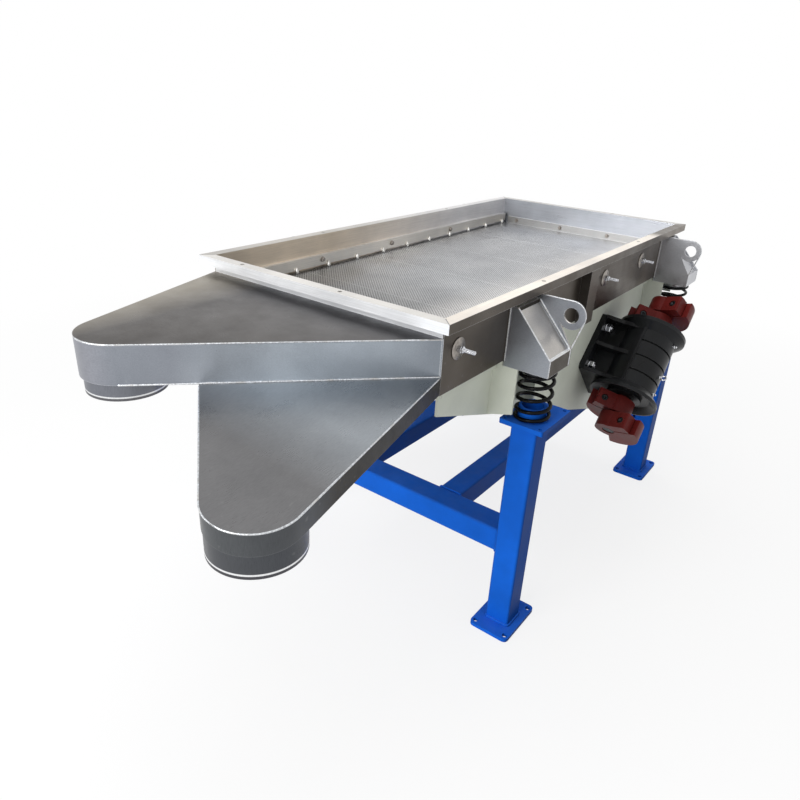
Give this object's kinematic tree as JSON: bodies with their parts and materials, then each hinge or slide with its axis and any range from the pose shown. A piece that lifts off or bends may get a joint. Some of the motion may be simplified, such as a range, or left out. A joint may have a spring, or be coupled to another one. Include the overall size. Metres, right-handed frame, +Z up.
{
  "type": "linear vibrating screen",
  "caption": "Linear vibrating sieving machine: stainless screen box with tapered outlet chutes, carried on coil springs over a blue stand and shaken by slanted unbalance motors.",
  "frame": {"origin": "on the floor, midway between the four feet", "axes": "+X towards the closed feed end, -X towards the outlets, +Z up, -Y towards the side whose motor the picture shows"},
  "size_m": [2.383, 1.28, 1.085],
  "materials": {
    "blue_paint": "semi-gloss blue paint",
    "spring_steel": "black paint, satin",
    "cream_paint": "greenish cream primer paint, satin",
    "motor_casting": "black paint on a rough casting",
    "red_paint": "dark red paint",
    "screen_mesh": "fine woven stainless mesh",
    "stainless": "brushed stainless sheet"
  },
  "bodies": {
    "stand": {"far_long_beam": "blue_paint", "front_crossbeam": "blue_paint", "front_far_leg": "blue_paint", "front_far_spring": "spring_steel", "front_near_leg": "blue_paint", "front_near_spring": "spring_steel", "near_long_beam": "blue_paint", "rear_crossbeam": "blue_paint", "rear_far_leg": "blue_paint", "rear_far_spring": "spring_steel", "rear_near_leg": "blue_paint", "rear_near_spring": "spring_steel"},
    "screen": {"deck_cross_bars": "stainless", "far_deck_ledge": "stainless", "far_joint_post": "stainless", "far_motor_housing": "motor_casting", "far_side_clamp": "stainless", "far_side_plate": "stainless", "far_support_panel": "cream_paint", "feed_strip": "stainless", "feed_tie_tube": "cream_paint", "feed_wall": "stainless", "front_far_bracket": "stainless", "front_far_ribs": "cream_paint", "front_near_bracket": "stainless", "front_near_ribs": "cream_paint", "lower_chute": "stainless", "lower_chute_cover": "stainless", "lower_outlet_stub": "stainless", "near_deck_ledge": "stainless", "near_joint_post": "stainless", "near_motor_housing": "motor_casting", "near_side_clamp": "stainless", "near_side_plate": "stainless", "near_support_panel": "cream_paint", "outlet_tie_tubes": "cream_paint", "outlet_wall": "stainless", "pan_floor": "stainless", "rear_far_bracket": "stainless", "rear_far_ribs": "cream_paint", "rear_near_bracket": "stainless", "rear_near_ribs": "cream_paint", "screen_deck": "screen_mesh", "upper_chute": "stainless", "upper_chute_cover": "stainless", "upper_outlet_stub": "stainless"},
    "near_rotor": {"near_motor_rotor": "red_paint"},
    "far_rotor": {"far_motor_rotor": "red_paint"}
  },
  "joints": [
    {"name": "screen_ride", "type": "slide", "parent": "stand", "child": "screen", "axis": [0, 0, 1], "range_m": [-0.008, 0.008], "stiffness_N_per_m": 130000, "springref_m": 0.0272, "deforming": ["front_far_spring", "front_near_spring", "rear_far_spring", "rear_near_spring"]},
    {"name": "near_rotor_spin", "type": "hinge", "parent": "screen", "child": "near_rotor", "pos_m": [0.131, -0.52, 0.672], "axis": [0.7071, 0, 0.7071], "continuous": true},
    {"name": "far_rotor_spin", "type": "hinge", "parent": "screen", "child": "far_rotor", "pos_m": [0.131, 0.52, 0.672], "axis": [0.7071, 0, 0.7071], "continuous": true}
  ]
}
○ ○ ○ ○ ○ ○ ○
Instructions for the task:
Please repeat the listing exactly, with nothing left out.

Output:
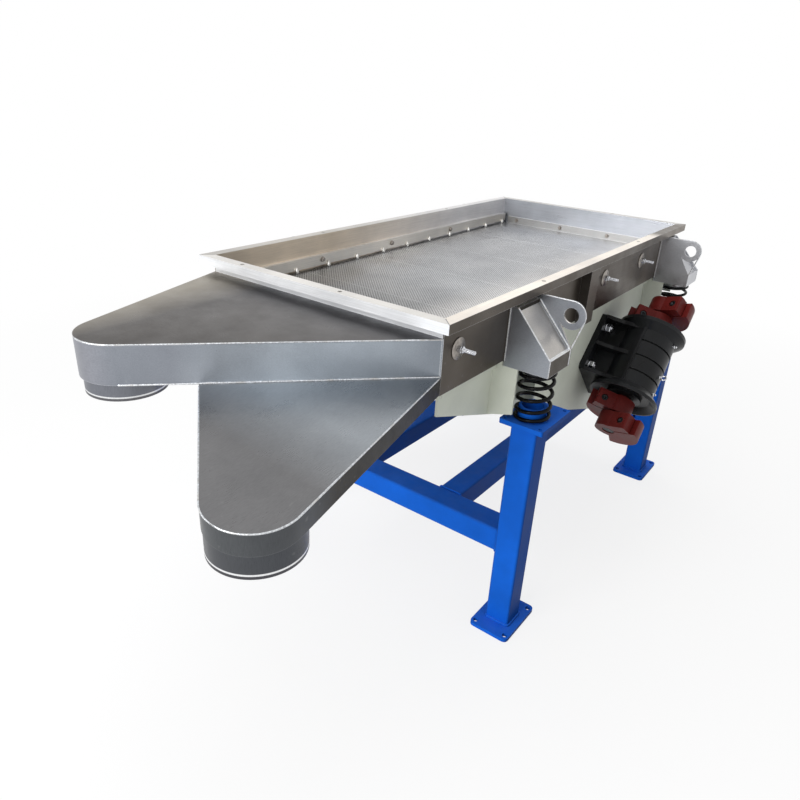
Give this object's kinematic tree as JSON: bodies with their parts and materials, then each hinge or slide with its axis and any range from the pose shown. A piece that lifts off or bends may get a joint. Some of the motion may be simplified, such as a range, or left out. A joint may have a spring, or be coupled to another one. Include the overall size. Metres, right-handed frame, +Z up.
{
  "type": "linear vibrating screen",
  "caption": "Linear vibrating sieving machine: stainless screen box with tapered outlet chutes, carried on coil springs over a blue stand and shaken by slanted unbalance motors.",
  "frame": {"origin": "on the floor, midway between the four feet", "axes": "+X towards the closed feed end, -X towards the outlets, +Z up, -Y towards the side whose motor the picture shows"},
  "size_m": [2.383, 1.28, 1.085],
  "materials": {
    "blue_paint": "semi-gloss blue paint",
    "spring_steel": "black paint, satin",
    "cream_paint": "greenish cream primer paint, satin",
    "motor_casting": "black paint on a rough casting",
    "red_paint": "dark red paint",
    "screen_mesh": "fine woven stainless mesh",
    "stainless": "brushed stainless sheet"
  },
  "bodies": {
    "stand": {"far_long_beam": "blue_paint", "front_crossbeam": "blue_paint", "front_far_leg": "blue_paint", "front_far_spring": "spring_steel", "front_near_leg": "blue_paint", "front_near_spring": "spring_steel", "near_long_beam": "blue_paint", "rear_crossbeam": "blue_paint", "rear_far_leg": "blue_paint", "rear_far_spring": "spring_steel", "rear_near_leg": "blue_paint", "rear_near_spring": "spring_steel"},
    "screen": {"deck_cross_bars": "stainless", "far_deck_ledge": "stainless", "far_joint_post": "stainless", "far_motor_housing": "motor_casting", "far_side_clamp": "stainless", "far_side_plate": "stainless", "far_support_panel": "cream_paint", "feed_strip": "stainless", "feed_tie_tube": "cream_paint", "feed_wall": "stainless", "front_far_bracket": "stainless", "front_far_ribs": "cream_paint", "front_near_bracket": "stainless", "front_near_ribs": "cream_paint", "lower_chute": "stainless", "lower_chute_cover": "stainless", "lower_outlet_stub": "stainless", "near_deck_ledge": "stainless", "near_joint_post": "stainless", "near_motor_housing": "motor_casting", "near_side_clamp": "stainless", "near_side_plate": "stainless", "near_support_panel": "cream_paint", "outlet_tie_tubes": "cream_paint", "outlet_wall": "stainless", "pan_floor": "stainless", "rear_far_bracket": "stainless", "rear_far_ribs": "cream_paint", "rear_near_bracket": "stainless", "rear_near_ribs": "cream_paint", "screen_deck": "screen_mesh", "upper_chute": "stainless", "upper_chute_cover": "stainless", "upper_outlet_stub": "stainless"},
    "near_rotor": {"near_motor_rotor": "red_paint"},
    "far_rotor": {"far_motor_rotor": "red_paint"}
  },
  "joints": [
    {"name": "screen_ride", "type": "slide", "parent": "stand", "child": "screen", "axis": [0, 0, 1], "range_m": [-0.008, 0.008], "stiffness_N_per_m": 130000, "springref_m": 0.0272, "deforming": ["front_far_spring", "front_near_spring", "rear_far_spring", "rear_near_spring"]},
    {"name": "near_rotor_spin", "type": "hinge", "parent": "screen", "child": "near_rotor", "pos_m": [0.131, -0.52, 0.672], "axis": [0.7071, 0, 0.7071], "continuous": true},
    {"name": "far_rotor_spin", "type": "hinge", "parent": "screen", "child": "far_rotor", "pos_m": [0.131, 0.52, 0.672], "axis": [0.7071, 0, 0.7071], "continuous": true}
  ]
}